Direction >>
Every line of the data must be copied exactly.

Source material >>

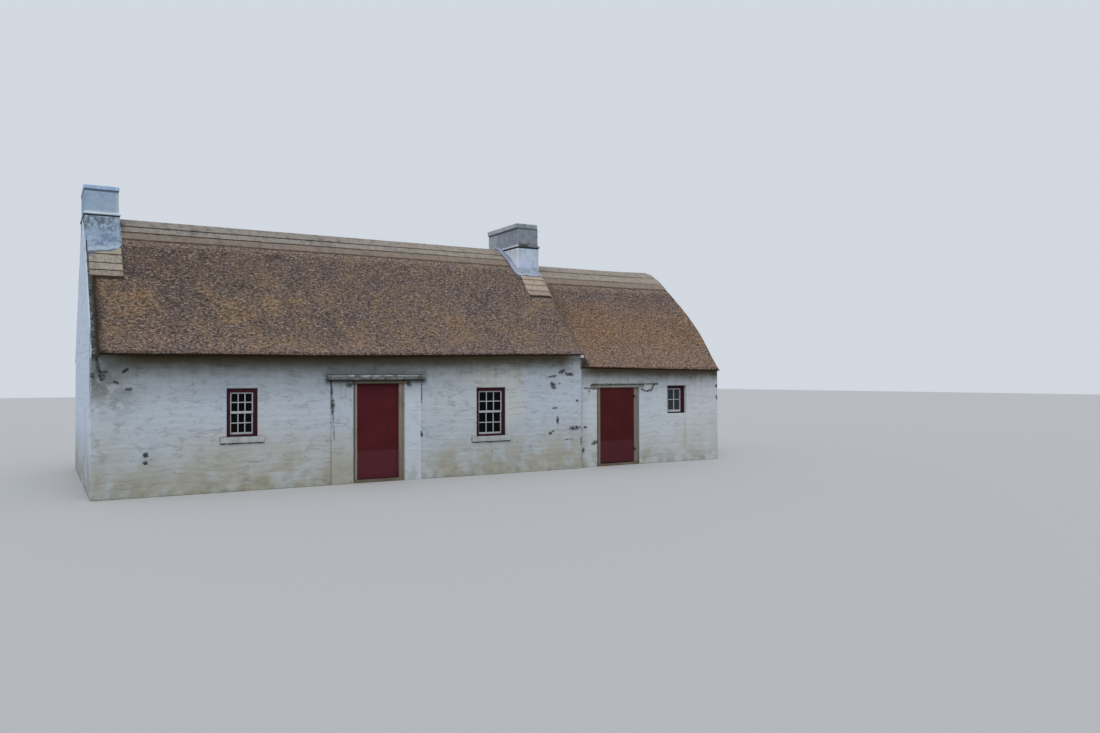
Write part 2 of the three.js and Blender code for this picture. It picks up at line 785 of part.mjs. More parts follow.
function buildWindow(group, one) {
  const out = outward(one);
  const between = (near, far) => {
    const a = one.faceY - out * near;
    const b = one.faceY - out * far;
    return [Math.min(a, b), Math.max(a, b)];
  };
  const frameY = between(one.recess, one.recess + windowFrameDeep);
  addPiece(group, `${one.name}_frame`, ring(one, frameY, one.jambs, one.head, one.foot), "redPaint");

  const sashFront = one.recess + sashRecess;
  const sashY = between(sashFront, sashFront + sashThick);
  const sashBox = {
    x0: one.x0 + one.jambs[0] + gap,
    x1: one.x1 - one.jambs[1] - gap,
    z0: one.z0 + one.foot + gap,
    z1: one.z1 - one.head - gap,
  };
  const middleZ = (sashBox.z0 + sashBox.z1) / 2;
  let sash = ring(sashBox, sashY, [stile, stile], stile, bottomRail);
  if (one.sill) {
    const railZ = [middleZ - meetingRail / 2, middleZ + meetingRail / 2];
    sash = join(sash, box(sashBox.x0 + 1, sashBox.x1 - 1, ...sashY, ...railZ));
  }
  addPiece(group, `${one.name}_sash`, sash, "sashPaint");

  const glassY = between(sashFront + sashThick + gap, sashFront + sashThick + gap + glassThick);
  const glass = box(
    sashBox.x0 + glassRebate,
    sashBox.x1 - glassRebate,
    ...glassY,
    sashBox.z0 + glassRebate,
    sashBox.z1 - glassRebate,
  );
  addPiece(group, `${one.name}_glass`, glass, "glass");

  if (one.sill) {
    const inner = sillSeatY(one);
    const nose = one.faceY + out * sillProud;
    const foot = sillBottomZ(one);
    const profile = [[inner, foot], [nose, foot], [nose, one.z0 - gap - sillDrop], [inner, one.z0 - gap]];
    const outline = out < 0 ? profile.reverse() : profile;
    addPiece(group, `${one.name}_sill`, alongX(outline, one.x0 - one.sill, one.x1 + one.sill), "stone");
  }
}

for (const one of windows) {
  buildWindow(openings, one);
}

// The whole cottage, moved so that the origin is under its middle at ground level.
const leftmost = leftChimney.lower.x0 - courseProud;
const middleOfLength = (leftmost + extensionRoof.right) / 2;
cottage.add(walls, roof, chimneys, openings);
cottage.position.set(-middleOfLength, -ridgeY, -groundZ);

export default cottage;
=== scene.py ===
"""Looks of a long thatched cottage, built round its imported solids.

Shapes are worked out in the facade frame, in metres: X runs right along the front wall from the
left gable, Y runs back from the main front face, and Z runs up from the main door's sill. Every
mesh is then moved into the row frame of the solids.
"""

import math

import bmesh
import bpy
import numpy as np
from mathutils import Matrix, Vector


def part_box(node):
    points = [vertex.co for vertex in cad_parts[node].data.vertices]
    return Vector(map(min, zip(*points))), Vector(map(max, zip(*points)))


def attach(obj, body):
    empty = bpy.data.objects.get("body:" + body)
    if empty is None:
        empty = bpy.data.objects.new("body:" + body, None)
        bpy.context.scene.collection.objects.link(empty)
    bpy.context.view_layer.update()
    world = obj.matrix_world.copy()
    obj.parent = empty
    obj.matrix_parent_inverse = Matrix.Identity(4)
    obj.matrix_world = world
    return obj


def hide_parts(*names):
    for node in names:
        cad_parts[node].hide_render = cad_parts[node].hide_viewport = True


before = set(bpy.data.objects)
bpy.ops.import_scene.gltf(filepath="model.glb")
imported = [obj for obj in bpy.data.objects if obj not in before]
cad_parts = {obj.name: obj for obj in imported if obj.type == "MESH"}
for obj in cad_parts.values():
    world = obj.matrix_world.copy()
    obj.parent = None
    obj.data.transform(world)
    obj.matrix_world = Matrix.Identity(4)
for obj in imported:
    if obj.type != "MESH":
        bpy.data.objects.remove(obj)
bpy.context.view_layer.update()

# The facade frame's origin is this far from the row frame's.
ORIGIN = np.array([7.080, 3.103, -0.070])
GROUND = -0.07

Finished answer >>
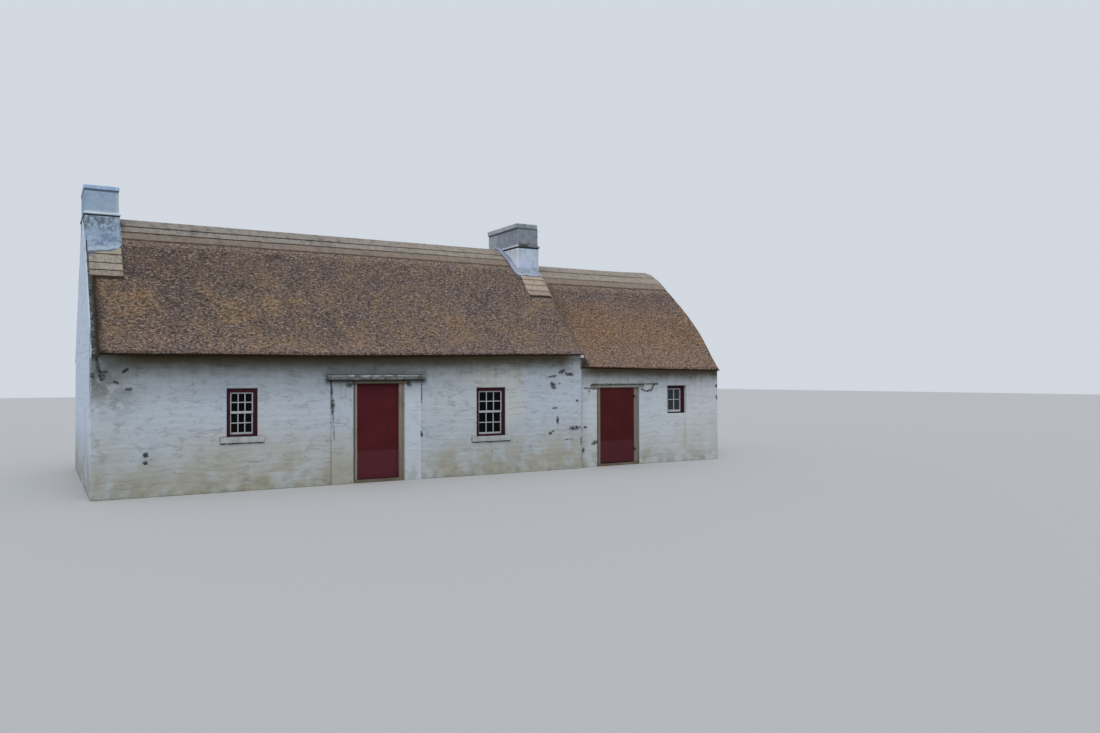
Write part 2 of the three.js and Blender code for this picture. It picks up at line 785 of part.mjs. More parts follow.
function buildWindow(group, one) {
  const out = outward(one);
  const between = (near, far) => {
    const a = one.faceY - out * near;
    const b = one.faceY - out * far;
    return [Math.min(a, b), Math.max(a, b)];
  };
  const frameY = between(one.recess, one.recess + windowFrameDeep);
  addPiece(group, `${one.name}_frame`, ring(one, frameY, one.jambs, one.head, one.foot), "redPaint");

  const sashFront = one.recess + sashRecess;
  const sashY = between(sashFront, sashFront + sashThick);
  const sashBox = {
    x0: one.x0 + one.jambs[0] + gap,
    x1: one.x1 - one.jambs[1] - gap,
    z0: one.z0 + one.foot + gap,
    z1: one.z1 - one.head - gap,
  };
  const middleZ = (sashBox.z0 + sashBox.z1) / 2;
  let sash = ring(sashBox, sashY, [stile, stile], stile, bottomRail);
  if (one.sill) {
    const railZ = [middleZ - meetingRail / 2, middleZ + meetingRail / 2];
    sash = join(sash, box(sashBox.x0 + 1, sashBox.x1 - 1, ...sashY, ...railZ));
  }
  addPiece(group, `${one.name}_sash`, sash, "sashPaint");

  const glassY = between(sashFront + sashThick + gap, sashFront + sashThick + gap + glassThick);
  const glass = box(
    sashBox.x0 + glassRebate,
    sashBox.x1 - glassRebate,
    ...glassY,
    sashBox.z0 + glassRebate,
    sashBox.z1 - glassRebate,
  );
  addPiece(group, `${one.name}_glass`, glass, "glass");

  if (one.sill) {
    const inner = sillSeatY(one);
    const nose = one.faceY + out * sillProud;
    const foot = sillBottomZ(one);
    const profile = [[inner, foot], [nose, foot], [nose, one.z0 - gap - sillDrop], [inner, one.z0 - gap]];
    const outline = out < 0 ? profile.reverse() : profile;
    addPiece(group, `${one.name}_sill`, alongX(outline, one.x0 - one.sill, one.x1 + one.sill), "stone");
  }
}

for (const one of windows) {
  buildWindow(openings, one);
}

// The whole cottage, moved so that the origin is under its middle at ground level.
const leftmost = leftChimney.lower.x0 - courseProud;
const middleOfLength = (leftmost + extensionRoof.right) / 2;
cottage.add(walls, roof, chimneys, openings);
cottage.position.set(-middleOfLength, -ridgeY, -groundZ);

export default cottage;
=== scene.py ===
"""Looks of a long thatched cottage, built round its imported solids.

Shapes are worked out in the facade frame, in metres: X runs right along the front wall from the
left gable, Y runs back from the main front face, and Z runs up from the main door's sill. Every
mesh is then moved into the row frame of the solids.
"""

import math

import bmesh
import bpy
import numpy as np
from mathutils import Matrix, Vector


def part_box(node):
    points = [vertex.co for vertex in cad_parts[node].data.vertices]
    return Vector(map(min, zip(*points))), Vector(map(max, zip(*points)))


def attach(obj, body):
    empty = bpy.data.objects.get("body:" + body)
    if empty is None:
        empty = bpy.data.objects.new("body:" + body, None)
        bpy.context.scene.collection.objects.link(empty)
    bpy.context.view_layer.update()
    world = obj.matrix_world.copy()
    obj.parent = empty
    obj.matrix_parent_inverse = Matrix.Identity(4)
    obj.matrix_world = world
    return obj


def hide_parts(*names):
    for node in names:
        cad_parts[node].hide_render = cad_parts[node].hide_viewport = True


before = set(bpy.data.objects)
bpy.ops.import_scene.gltf(filepath="model.glb")
imported = [obj for obj in bpy.data.objects if obj not in before]
cad_parts = {obj.name: obj for obj in imported if obj.type == "MESH"}
for obj in cad_parts.values():
    world = obj.matrix_world.copy()
    obj.parent = None
    obj.data.transform(world)
    obj.matrix_world = Matrix.Identity(4)
for obj in imported:
    if obj.type != "MESH":
        bpy.data.objects.remove(obj)
bpy.context.view_layer.update()

# The facade frame's origin is this far from the row frame's.
ORIGIN = np.array([7.080, 3.103, -0.070])
GROUND = -0.07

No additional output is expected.